> _Instructions for the task_
Your task is to quote exactly the run of lines that starts at the line containing "Write part 2 of" and ends at the line containing "return tuple(c * factor for c in colour)", including both.

> _Data rows_
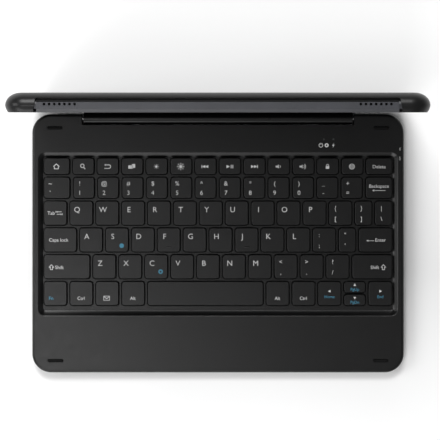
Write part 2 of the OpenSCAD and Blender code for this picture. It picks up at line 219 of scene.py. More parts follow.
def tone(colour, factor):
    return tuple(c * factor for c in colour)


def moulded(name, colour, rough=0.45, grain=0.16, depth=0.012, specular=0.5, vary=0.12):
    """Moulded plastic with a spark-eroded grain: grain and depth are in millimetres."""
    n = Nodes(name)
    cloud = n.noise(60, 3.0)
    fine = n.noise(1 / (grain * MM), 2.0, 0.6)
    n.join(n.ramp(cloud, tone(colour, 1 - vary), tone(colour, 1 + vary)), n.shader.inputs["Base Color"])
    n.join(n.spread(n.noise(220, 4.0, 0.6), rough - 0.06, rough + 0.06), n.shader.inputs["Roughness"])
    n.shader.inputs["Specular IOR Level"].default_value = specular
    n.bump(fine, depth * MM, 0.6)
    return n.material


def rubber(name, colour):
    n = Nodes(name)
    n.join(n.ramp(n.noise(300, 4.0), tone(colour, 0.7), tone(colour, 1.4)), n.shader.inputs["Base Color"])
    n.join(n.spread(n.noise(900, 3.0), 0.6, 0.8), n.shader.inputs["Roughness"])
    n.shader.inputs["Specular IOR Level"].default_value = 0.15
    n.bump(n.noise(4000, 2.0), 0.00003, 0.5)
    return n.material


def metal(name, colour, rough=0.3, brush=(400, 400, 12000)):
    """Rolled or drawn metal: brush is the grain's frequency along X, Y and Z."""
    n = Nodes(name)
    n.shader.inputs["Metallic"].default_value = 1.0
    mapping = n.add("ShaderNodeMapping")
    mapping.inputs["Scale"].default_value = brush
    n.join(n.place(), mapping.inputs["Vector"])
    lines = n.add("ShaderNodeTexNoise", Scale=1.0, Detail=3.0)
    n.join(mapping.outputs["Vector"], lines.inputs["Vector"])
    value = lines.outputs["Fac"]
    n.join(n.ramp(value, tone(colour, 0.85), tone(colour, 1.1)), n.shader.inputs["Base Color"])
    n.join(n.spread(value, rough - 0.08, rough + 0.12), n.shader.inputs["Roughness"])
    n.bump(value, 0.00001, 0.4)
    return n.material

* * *

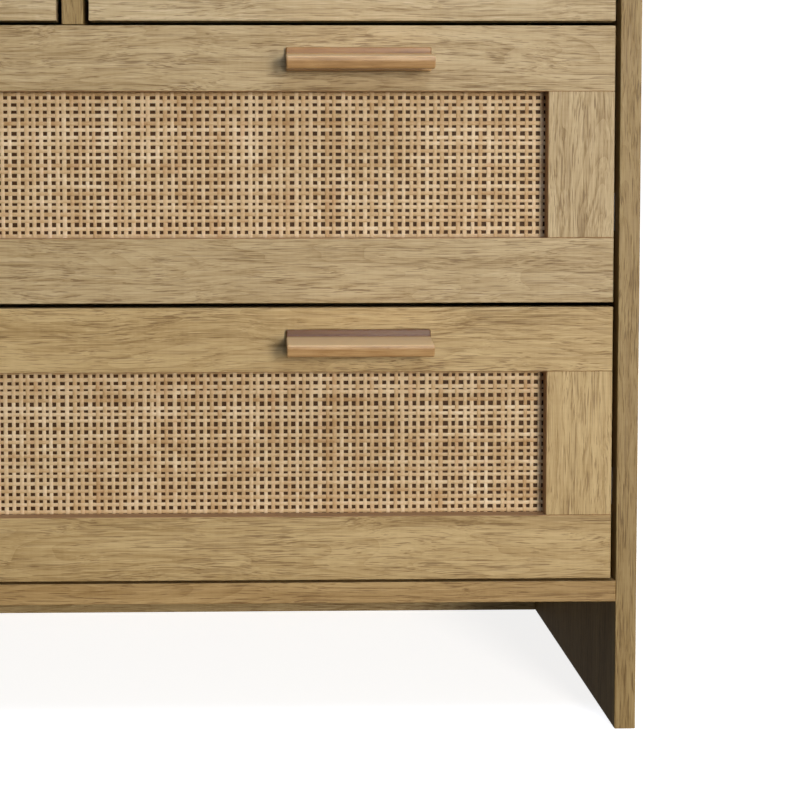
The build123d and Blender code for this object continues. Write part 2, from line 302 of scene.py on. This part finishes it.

> _Solution below_
Write part 2 of the OpenSCAD and Blender code for this picture. It picks up at line 219 of scene.py. More parts follow.
def tone(colour, factor):
    return tuple(c * factor for c in colour)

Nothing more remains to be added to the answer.